Policy Regime Uncertainty: Tariffs, Rate Cuts, And Targeted Regulation Rhetoric
Several deltas emphasize that policy rhetoric and legal outcomes can create short-lived market repricings while underlying policy tools persist (tariff workarounds). Another asserted constraint is a timing mismatch between pro-growth narratives and near-term Fed cuts being priced out under Powell’s window. The credit-card rate-cap discussion is presented as an example of how even discussion can quickly reprice an industry, highlighting policy sensitivity.
- Trump’s discussion of a 10% cap on credit card issuer interest rates coincided with notable moves in credit-card issuer stocks.
- Market pricing shows no further rate cuts expected under Powell before the leadership transition window.
- A gap may exist where “run it hot” optimism outpaces expected Fed cooperation because further cuts are not priced under Powell in the relevant window.
- The Fed’s framework is criticized as underweighting growth headwinds from deficit-growth deceleration, immigration restrictions, and tariffs, focusing instead on inflation scares.
- Tariffs are likely to remain in place in some form regardless of a Supreme Court ruling because alternative executive pathways would be used rather than abandoning tariffs.
- If a tariff strike-down occurs, consumer stocks could experience a near-term blow-off move that likely fades as policy is reconstituted via executive workarounds.
Rotation And Breadth: Consumer, Small Caps, And Internal Dispersion
Rotation is described through market internals (low correlations), relative moves (small caps/cyclicals vs big tech), and specific consumer proxies breaking out. A key mental-model update is separating “real-economy consumption impulse” from “asset-price impulse,” since distributional stimulus effects may not translate to broad financial asset inflation. The corpus also flags a mismatch risk: rotation may be running ahead of labor/wage fundamentals.
- Consumer-linked “stimulus” exposures such as Citi’s stimulus basket and the restaurant index have broken out, signaling renewed market demand for low- and middle-income consumer exposure.
- Record MAG7 concentration alongside very low intra-index correlations suggests rotation under the surface and has previously preceded pullbacks.
- Large-cap tech capex and higher financing and power-related costs are pressuring perceived forward cash flows and encouraging rotation into sectors with better expected growth.
- Labor and wage data are still weak enough that the economy may not have “caught gear,” implying the reflationary rotation could be ahead of fundamentals.
- Stimulus aimed at Main Street can raise consumption without necessarily boosting financial asset prices because Main Street holds fewer financial assets.
- The previously favored rotation trade of small caps over mega caps was cited as having moved materially (around 15%).

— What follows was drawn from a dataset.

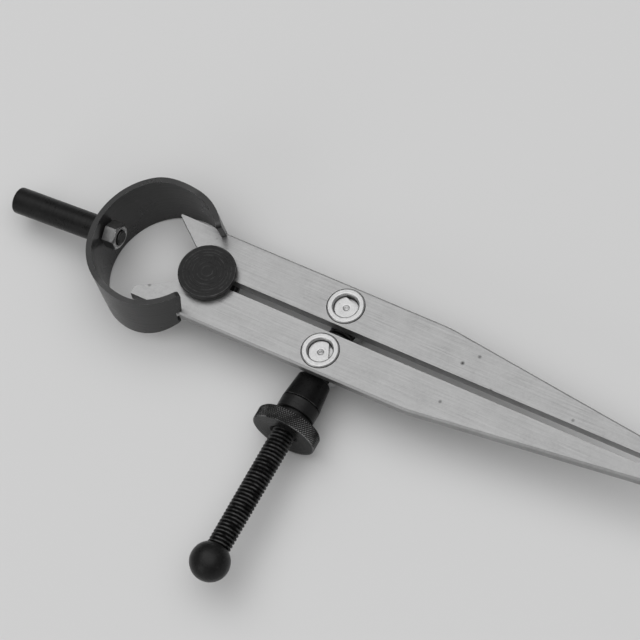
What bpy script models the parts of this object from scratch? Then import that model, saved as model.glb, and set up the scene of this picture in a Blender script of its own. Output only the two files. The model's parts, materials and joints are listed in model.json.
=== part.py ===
"""Spring divider with a bow spring, a knurled adjusting nut and two flat legs, lying on a floor.

The divider is built flat: +X runs from the fulcrum to the leg points, +Y to the leg that anchors the screw,
and Z is square to the legs with zero at mid thickness. The bow and the handle lean a little about Y. One
empty then lays it all on the three rims that touch the floor. The world is in metres.
"""

import math

import bmesh
import bpy
from mathutils import Matrix, Vector

MM = 0.001
QUARTER_TURN = math.pi / 2

# Gaps between pieces
SEAT_GAP = 0.3 * MM
PIN_GAP = 0.15 * MM
CUT_OVERRUN = 1.0 * MM

# Legs
LEG_REACH = 148.0 * MM
LEG_THICKNESS = 3.0 * MM
LEG_WIDTH = 10.95 * MM
LEG_SPACING = 2.6 * MM
LEG_CHAMFER = 0.5 * MM
LEG_NOTCH_DEPTH = 0.95 * MM
TAPER_START = 61.0 * MM
TAPER_CORNER_RADIUS = 32.0 * MM
POINT_GRIND = 24.0 * MM
POINT_SIZE = 0.5 * MM
LONG_HORN_REACH = 15.2 * MM
LONG_HORN_END = 2.2 * MM
LONG_HORN_SEAT_ANGLE = math.radians(140.5)
SHORT_HORN_REACH = 14.2 * MM
SHORT_HORN_END = 0.4 * MM
SHORT_HORN_SEAT_ANGLE = math.radians(134.0)

# Fulcrum roller
ROLLER_DIAMETER = 14.6 * MM
ROLLER_FLANGE = 2.0 * MM
ROLLER_SHANK_DIAMETER = 9.2 * MM
ROLLER_CHAMFER = 0.25 * MM
ROLLER_UNDERCUT = 0.7 * MM
ROLLER_RING_INNER = 3.6 * MM
ROLLER_RING_OUTER = 4.5 * MM
ROLLER_RING_DEPTH = 0.15 * MM

# Bow spring, an oval strip
BOW_CENTRE_BEHIND = 13.5 * MM
BOW_HALF_LENGTH = 16.5 * MM
BOW_HALF_WIDTH = 17.6 * MM
BOW_WALL = 1.4 * MM
BOW_BACK_ABOVE = 8.7 * MM
BOW_BACK_BELOW = 8.6 * MM
BOW_END_ABOVE = 6.25 * MM
BOW_END_BELOW = 4.5 * MM
BOW_UPPER_TAPER_START = math.radians(118.0)
BOW_UPPER_TAPER_END = math.radians(78.0)
BOW_LOWER_TAPER_START = math.radians(100.0)
BOW_END_RADIUS = 1.3 * MM
BOW_ABOVE_LEGS = 1.0 * MM
BOW_LEAN = math.radians(6.8)
BOW_PRONG_BEYOND_SLOT = math.radians(5.5)
BOW_END_LEAN = math.radians(12.0)
BOW_END_LEAN_FADE = math.radians(25.0)

# Handle stem and the nut that holds it in the bow
STEM_DIAMETER = 6.7 * MM
STEM_LENGTH = 24.6 * MM
STEM_END_RADIUS = 0.7 * MM
STEM_ABOVE_MIDDLE = 2.4 * MM
STEM_THREAD_DIAMETER = 3.5 * MM
STEM_THREAD_PROUD = 0.6 * MM
STEM_NUT_WIDTH = 6.0 * MM
STEM_NUT_THICKNESS = 3.4 * MM
STEM_NUT_CHAMFER = 0.5 * MM

# Swivel studs and their washers
STUD_FORWARD = 34.9 * MM
STUD_PIN_RECESS = 0.8 * MM
STUD_PIN_FLAT = 0.7 * MM
STUD_PIN_FLAT_DEPTH = 1.0 * MM
STUD_HEAD_DIAMETER = 9.0 * MM
STUD_FOOT_BELOW_SCREW = 5.0 * MM
STUD_CHAMFER = 0.5 * MM
WASHER_INSIDE_EDGE = 0.775 * MM
WASHER_RING_WIDTH = 1.6 * MM
WASHER_THICKNESS = 1.2 * MM
WASHER_PROUD = 0.5 * MM
WASHER_CHAMFER = 0.3 * MM
ANCHOR_FLAT_ANGLE = math.radians(70.0)
SLIDING_FLAT_ANGLE = math.radians(25.0)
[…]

Credit And Recession Framing: Tight Spreads, Open Markets
Tight high-yield spreads are used as a stress gauge arguing against an imminent private credit crisis and supporting the idea that corporate credit markets remain open. Another asserted update is a shift in “where the next credit problem shows up,” from private balance sheets toward sovereign balance sheets. These are mainly interpretive and expectation-based, except the tight-spreads level.
- High-yield credit spreads around 308 bps are near post-GFC lows.
- Tight high-yield spreads imply the market move looks more like sector rotation than a brewing credit crisis.
- Because private-sector balance sheets are relatively delevered, macro stress is expected to surface at the sovereign level before corporates, making corporate credit appear implicitly backstopped by policy.
- The next major credit problem is expected to emerge on the sovereign balance sheet because households and corporates are relatively delevered while government leverage is at record highs.
- With CapEx strong, credit spreads tight, and nominal rates not restrictive, it becomes difficult to get a nominal recession because corporate credit markets remain broadly open.
Watchlist
- Survey and client-poll sentiment is at unusually bullish extremes that have historically been followed by equity corrections within about three months.
- Goldman’s risk appetite indicator is near the 96th percentile, a regime where pullbacks are more frequent and outsized equity returns are historically rare, especially when systematic investors are re-levered and buybacks are in blackout.
- Electricity costs have been one of the hottest CPI components.
- Rising data-center electrification is becoming a salient political issue that could constrain AI buildout or force cost-sharing.
- Goldman prime-broker data indicates semiconductor and equipment exposure is at record concentration.
- Record concentration in semiconductor and equipment exposure creates divergence risk if hyperscaler demand or AI capex expectations falter.
- The BOJ meeting is a key watch because inaction could be read as a green light for further yen weakness, while meaningful yen defense could spill into global yields via forced sales of U.S. Treasuries.
Unknowns
- Which specific sentiment/positioning measures are at extremes (definitions, sample windows), and do they currently predict forward returns in the same way as the historical analogs referenced?
- Are the reported tight high-yield spreads and “corporate credit markets open” conditions broad-based across quality tiers (especially CCC) or concentrated in higher-quality HY?
- How large are the AI buildout bottlenecks (transformer lead times, copper availability) in quantified terms, and are they worsening or easing?
- What is the current trajectory of electricity CPI and utility rate outcomes in jurisdictions most exposed to new data-center load, and is there evidence of political actions that would constrain buildouts?
- What is the empirical linkage between mega-cap tech capex/financing/power costs and equity multiple compression versus other drivers of relative performance?